Mark Ruffalo: “She came walking by me. I would tape her classes. I was there to help her come into the theater on a cane and I put my arm out and she stopped and goes, ‘Darling, how old are you?’ I said, ‘I’m 23, Stella.’ She said, ‘Oh, too old.’ And she went by me. That was classic Stella. The thing about her is that more than anybody she really believed that as an actor you were a great artist and that you had a huge responsibility to make yourself better and to lift the ideas of the playwrights. She used to quote George Bernard Shaw quite often. She said, ‘You should have to pay to go to church and the theater should be free, darlings,’ because she really saw storytelling as one of the great teaching tools. People don’t talk about acting like that anymore, which is a shame, but it’s something that as a 22 year old you don’t hear people talking like that about anything. It really turned me on, turned a lot of us on.”

Christopher Thornton: “You could count on one hand [people] that you would say actually changed your life, but she did. And to be that young, we were really young when we were first started in that class and to hear somebody speak like that… I had never heard anybody with the wealth of experience and knowledge that she had about acting and what it meant, the importance of it. None of that was even in my head. I left that class wanting to read Chekhov. That’s a big change at that age.”

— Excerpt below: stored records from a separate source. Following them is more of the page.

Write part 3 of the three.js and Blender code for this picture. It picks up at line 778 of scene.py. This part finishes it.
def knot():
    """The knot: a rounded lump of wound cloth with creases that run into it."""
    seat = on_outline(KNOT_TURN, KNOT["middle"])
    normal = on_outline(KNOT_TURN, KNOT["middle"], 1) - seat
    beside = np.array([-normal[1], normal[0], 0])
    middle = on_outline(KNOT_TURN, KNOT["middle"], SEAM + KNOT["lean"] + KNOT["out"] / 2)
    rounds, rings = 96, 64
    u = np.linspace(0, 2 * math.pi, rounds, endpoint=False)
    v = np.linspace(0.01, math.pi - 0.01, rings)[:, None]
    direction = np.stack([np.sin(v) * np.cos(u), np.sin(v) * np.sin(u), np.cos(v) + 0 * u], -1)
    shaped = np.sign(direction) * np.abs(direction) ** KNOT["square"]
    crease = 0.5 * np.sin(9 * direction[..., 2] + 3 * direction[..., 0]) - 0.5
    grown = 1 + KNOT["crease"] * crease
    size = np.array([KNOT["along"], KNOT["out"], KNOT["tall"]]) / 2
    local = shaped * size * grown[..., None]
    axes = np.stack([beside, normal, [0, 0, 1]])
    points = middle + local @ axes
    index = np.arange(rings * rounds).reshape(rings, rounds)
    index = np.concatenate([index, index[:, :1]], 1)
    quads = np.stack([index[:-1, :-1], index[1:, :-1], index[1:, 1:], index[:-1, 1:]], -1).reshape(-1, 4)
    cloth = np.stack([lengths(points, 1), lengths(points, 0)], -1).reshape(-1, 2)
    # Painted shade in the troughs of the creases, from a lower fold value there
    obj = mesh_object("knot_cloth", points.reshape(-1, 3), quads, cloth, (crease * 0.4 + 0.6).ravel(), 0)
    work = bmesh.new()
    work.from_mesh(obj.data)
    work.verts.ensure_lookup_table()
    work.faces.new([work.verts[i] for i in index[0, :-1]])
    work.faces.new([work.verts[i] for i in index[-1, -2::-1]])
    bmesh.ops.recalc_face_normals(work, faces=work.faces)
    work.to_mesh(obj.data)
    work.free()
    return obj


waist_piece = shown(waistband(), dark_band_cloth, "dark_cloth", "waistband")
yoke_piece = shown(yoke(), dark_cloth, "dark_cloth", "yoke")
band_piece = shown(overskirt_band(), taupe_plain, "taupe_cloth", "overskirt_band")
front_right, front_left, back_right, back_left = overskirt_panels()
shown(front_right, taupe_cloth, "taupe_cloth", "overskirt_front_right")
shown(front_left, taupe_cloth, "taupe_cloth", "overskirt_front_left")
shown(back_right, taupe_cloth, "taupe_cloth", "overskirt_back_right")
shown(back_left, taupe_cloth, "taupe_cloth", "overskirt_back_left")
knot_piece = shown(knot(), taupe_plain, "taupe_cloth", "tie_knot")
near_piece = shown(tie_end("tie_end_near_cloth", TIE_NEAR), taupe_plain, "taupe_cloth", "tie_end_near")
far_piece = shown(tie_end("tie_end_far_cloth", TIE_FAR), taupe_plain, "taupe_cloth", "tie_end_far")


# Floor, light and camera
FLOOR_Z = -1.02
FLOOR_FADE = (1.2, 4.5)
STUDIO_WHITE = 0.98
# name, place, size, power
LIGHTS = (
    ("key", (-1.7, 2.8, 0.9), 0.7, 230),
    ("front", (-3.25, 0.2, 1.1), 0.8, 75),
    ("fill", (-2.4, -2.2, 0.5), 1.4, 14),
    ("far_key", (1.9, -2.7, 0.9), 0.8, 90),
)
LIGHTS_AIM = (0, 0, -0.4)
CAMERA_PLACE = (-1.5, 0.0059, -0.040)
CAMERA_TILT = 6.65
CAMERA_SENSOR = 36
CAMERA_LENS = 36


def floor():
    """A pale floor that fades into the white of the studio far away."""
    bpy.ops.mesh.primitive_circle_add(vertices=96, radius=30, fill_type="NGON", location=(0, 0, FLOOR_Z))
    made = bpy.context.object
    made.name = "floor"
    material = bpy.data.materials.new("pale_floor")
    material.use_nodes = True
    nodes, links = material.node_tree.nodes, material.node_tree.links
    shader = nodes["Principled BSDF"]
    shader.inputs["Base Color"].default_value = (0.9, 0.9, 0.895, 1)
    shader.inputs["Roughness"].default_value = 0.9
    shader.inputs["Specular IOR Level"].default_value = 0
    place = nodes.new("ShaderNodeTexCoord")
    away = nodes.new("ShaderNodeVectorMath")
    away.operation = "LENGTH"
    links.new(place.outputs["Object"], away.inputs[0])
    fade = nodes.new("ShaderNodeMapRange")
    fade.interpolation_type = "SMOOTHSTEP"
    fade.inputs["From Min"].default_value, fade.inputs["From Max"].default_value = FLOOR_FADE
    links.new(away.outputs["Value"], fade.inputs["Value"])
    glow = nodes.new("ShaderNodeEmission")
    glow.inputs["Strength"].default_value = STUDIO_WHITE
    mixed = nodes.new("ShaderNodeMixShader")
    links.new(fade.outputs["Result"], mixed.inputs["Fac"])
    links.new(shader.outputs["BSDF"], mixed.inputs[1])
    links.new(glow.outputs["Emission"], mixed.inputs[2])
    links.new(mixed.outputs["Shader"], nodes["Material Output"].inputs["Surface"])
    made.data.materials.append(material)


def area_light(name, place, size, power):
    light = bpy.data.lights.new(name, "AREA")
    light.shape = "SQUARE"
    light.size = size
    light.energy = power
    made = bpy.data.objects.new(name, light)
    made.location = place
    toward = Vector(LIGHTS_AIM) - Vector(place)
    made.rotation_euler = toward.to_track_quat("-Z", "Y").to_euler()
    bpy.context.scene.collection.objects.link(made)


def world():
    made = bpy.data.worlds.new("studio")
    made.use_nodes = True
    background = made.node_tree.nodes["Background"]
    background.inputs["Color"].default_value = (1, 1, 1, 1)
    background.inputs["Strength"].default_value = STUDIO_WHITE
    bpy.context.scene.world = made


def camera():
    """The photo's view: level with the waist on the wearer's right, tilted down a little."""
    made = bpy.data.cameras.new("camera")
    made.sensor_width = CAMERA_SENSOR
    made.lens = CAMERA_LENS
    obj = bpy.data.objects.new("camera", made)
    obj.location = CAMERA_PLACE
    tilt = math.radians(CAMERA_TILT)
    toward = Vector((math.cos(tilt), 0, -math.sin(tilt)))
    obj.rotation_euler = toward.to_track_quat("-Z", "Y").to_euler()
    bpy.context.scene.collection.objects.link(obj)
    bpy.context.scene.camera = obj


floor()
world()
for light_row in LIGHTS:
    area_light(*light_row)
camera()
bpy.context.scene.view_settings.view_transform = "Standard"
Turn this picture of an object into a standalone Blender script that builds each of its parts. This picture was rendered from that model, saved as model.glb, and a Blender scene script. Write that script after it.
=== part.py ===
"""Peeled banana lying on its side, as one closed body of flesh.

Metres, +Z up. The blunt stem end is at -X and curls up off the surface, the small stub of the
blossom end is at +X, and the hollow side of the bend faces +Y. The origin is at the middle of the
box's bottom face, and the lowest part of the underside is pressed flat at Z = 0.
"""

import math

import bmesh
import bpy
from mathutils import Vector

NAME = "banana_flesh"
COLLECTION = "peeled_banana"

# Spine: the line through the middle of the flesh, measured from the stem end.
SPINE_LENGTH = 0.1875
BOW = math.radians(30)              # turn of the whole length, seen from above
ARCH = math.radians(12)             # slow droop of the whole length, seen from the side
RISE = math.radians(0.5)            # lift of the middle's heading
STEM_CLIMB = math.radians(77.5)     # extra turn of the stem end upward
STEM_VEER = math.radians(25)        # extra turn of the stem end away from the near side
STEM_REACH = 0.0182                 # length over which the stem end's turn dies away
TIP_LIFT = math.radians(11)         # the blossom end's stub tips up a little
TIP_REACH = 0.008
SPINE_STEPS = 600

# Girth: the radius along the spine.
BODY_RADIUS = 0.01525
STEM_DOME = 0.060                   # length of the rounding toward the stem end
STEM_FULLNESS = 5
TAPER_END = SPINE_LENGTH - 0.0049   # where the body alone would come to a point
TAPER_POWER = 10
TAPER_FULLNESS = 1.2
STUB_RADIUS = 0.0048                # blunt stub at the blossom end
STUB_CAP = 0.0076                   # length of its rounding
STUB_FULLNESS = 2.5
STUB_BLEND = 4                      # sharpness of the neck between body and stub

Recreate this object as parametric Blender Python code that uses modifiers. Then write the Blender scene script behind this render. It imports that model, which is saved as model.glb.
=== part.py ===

On preparing to play The Hulk in The Avengers:

Mark Ruffalo: “We have to get the script. We’ve been working on the script, which has been fun. I’ve lost 15 pounds. They didn’t want me all ripped up, but they want me to do be lean and mean. It’s been trying to get the psychology of somebody who knows at any moment they could literally tear the roof off of wherever they are. I’m trying to bring – I don’t know – something real to that and totally fantastic. Like I said, I’ve been working with Joss Whedon on the script with the rest of the cast. We start rehearsals soon. So, hopefully we’ll have the mother of all comic book movies for you soon. [We start shooting] the first week of May.”